“Homosexuality is not just for men. Even among women it is a splendid rage!”: Representations of women’s “perverse desires” in early postwar Japan

"Homosexuality is not just for men. Even among women it is a splendid rage!": Representations of women's "perverse desires" in early postwar Japan

Mark McLelland - Toyota Visiting Professor; Center for Japanese Studies; University of Michigan

Thursday, October 25, 2007 - 5:00pm to 6:30pm
Room 220A Hall of Graduate Studies (HGS) See map
320 York Street
New Haven, CT 6511

In 1992 lesbian activist Kakefuda Hiroko published a book entitled “What it means to be a ‘lesbian’ ” – a scathing attack on Japan’s heteronormative mainstream culture. Kakefuda claimed that the category “rezubian” had become so closely aligned with male pornographic fantasy that it was impossible for her to reclaim the term to express her own female agency. Yet how and why did this male colonization of “lesbian” sexuality take place in Japanese popular culture? During the Edo period, scant attention was paid to women’s same-sex sexuality and Meiji and Taisho-period discourses tended to contrast the “spiritual” quality of women’s “same-sex love” with the supposedly more carnal interests of same-sex desiring men. The immediate postwar period saw a rapid increase in discourse about “perverse desires” (hentai seiyoku) that likewise mainly focused on male agents. Indeed, the category “resubian” (prior to the 1970s spelled with an ‘s’ not a ‘z’) does not begin to appear until the late 1950s.

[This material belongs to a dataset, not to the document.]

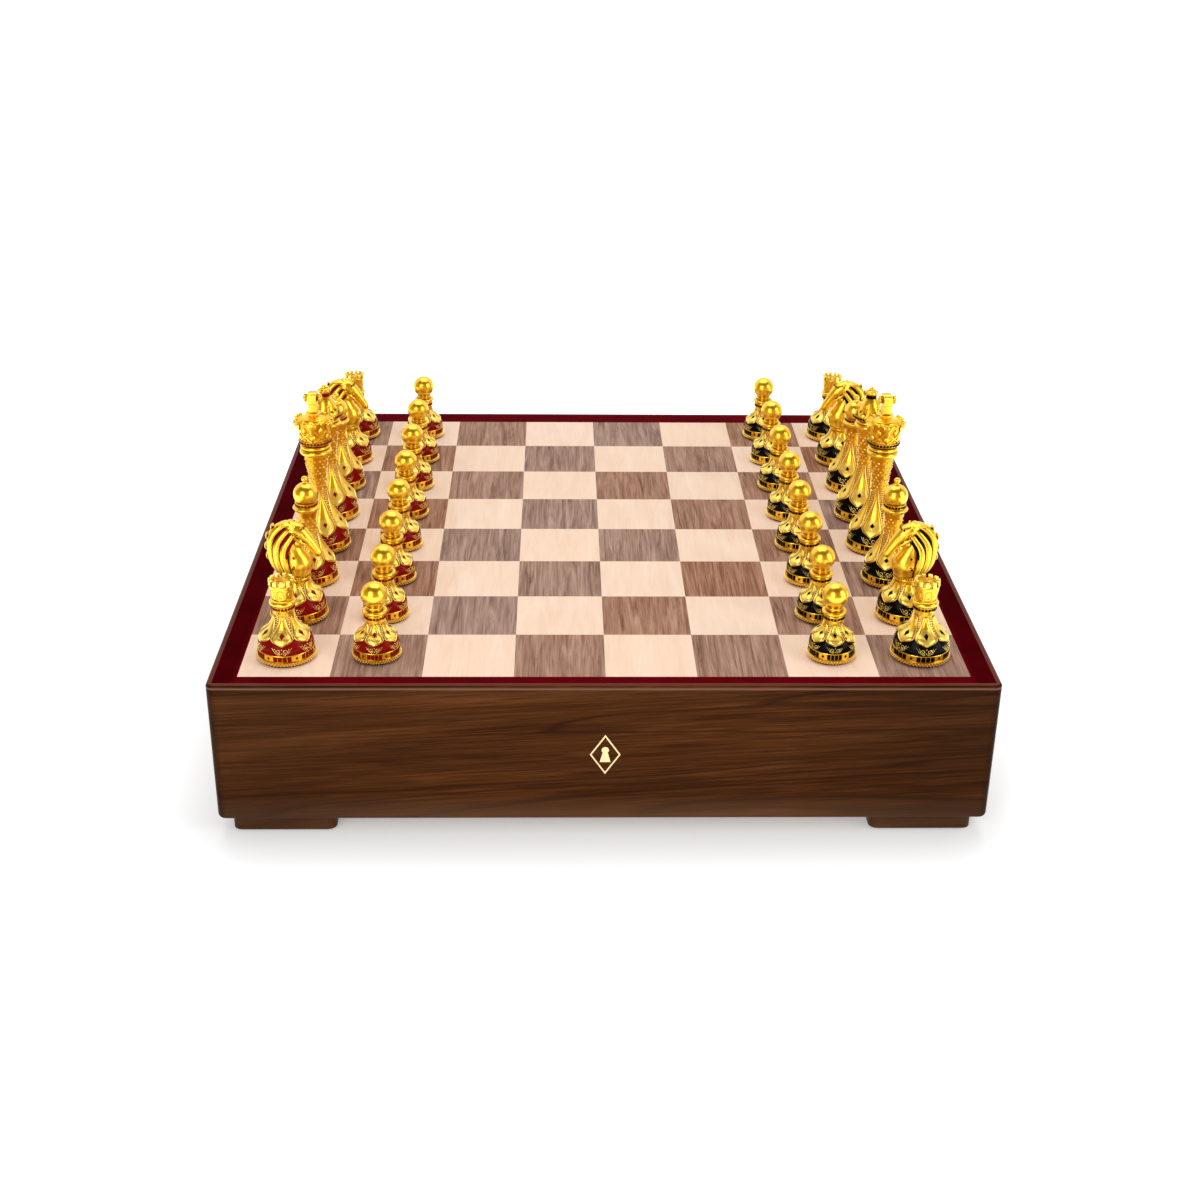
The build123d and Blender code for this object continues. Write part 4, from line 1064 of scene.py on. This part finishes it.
def knightShell():
    # looks along +X: the neck and the head are ovals carried along bent paths, the mane is ropes over them
    p = SimpleNamespace(**knightSizes)
    stretches, side, waist = footOf(p)
    stretches += [
        halfRound(p.collar, waist, 1.6, p.waist, 7),
        halfRound(p.collar - 0.5, waist + 1.6, 1.2, p.waist - 0.4, 6),
        line((p.waist - 0.6, waist + 2.8), (0.5, waist + 3.2)),
    ]
    parts = dressed(p, stretches, side)
    ringSide = np.array([(p.collar - 0.4, waist - 1), (p.collar - 0.4, waist + 4)])
    parts.append(wrapped(shifted(bead(0.55), (0.0, waist + 1.7)), ringSide, evenly(p.pearls)))
    # from here on heights are measured from the waist
    t = np.linspace(0, 1, 26)
    neck = bend([(0.6, 0, 2.2), (3.2, 0, 10), (-1.5, 0, 17), (-5.5, 0, 26), (1.0, 0, 32.5)], 26)
    # the neck's half depth and half width, fullest low down, then the head's, and the mane's fullness
    chest = 6.0 + 2.9 * np.exp(-((t - 0.22) / 0.17) ** 2) - 1.6 * t
    breadth = 6.2 + 1.9 * np.exp(-((t - 0.22) / 0.18) ** 2) - 2.4 * t
    head = bend([(-3.2, 0, 30.0), (1.5, 0, 31.5), (7.5, 0, 24.0), (11.5, 0, 18.0), (14.2, 0, 13.2)], 26)
    deep = np.interp(t, [0, 0.15, 0.35, 0.6, 0.82, 0.95, 1], [3.0, 4.6, 5.0, 3.5, 2.7, 2.4, 1.4])
    wide = np.interp(t, [0, 0.15, 0.35, 0.6, 0.82, 0.95, 1], [3.2, 4.8, 4.6, 3.2, 2.6, 2.4, 1.2])
    grow = np.interp(t, [0, 0.15, 0.45, 0.7, 0.88, 1], [0.45, 0.85, 1.15, 1.0, 0.7, 0.45])
    ridge = through([(-3.5, 0, 32.6), (-8.6, 0, 31.6), (-13.0, 0, 26.0), (-13.4, 0, 15.0), (-11.0, 0, 8.0),
                     (-6.6, 0, 1.8)], 26)
    figure = [
        rope(neck, breadth, chest, standingOff(neck, -1.0), 36),
        rope(head, wide, deep, standingOff(head, -1.0), 32),
        rope(ridge, 3.4 * grow, 1.6 * grow, ridge - (-3.0, 0, 15.0), 14),
    ]
    courses = [  # the middle line of each lock of the mane on one side, outermost first
        [(-2.6, 1.4, 32.6), (-7.4, 2.2, 31.0), (-12.6, 3.0, 24.8),
         (-12.9, 3.4, 14.6), (-10.6, 3.8, 7.6), (-6.3, 4.2, 1.6)],
        [(-0.6, 2.6, 31.4), (-4.4, 3.8, 28.2), (-9.0, 5.0, 21.8),
         (-9.4, 5.9, 13.6), (-7.3, 6.0, 6.6), (-5.0, 5.6, 1.6)],
        [(1.6, 3.6, 29.4), (-1.2, 4.8, 25.6), (-5.0, 6.2, 19.8),
         (-5.6, 7.3, 13.4), (-3.9, 7.6, 7.0), (-3.4, 6.8, 1.6)],
    ]
    for hand in (-1, 1):
        lines = [through(course, 26) * (1.0, hand, 1.0) for course in courses]
        figure += [rope(path, p.lockWide * grow, p.lockDeep * grow, offNeck(path, hand), 14)
                   for path in lines]
        bare = lines[2] * 1.45 - lines[1] * 0.45
        grooves = [((lines[0] + lines[1]) / 2, 1.0), ((lines[1] + lines[2])[:20] / 2, 1.0), (bare[3:15], 1.5)]
        for path, size in grooves:
            ends = np.sin(np.pi * np.linspace(0.06, 0.94, len(path))) ** 0.5
            raised, wide = path + (0, 0.55 * hand, 0), p.groove * size * ends
            figure.append(rope(raised, wide, 0.8 * ends, offNeck(path, hand), 8, enamel))
    return joined(parts + [shifted(joined(figure + knightTrim()), (0.0, 0.0, waist))])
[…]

However, there was some media interest in a range of perverse female characters - in particular the “sadistic woman”, the “male-dresser”, and the “Lesbos lover” - categories that expressed female agency at the expense of their male analogues, the “masochist man”, the “female-dresser” and the “Sodomite”. Although there is clearly a prurient interest in women’s sexuality evident in these largely male-authored accounts, this presentation inquires whether it is also possible to read them as a recognition of increasing female agency in the context of the social reforms of the early postwar years.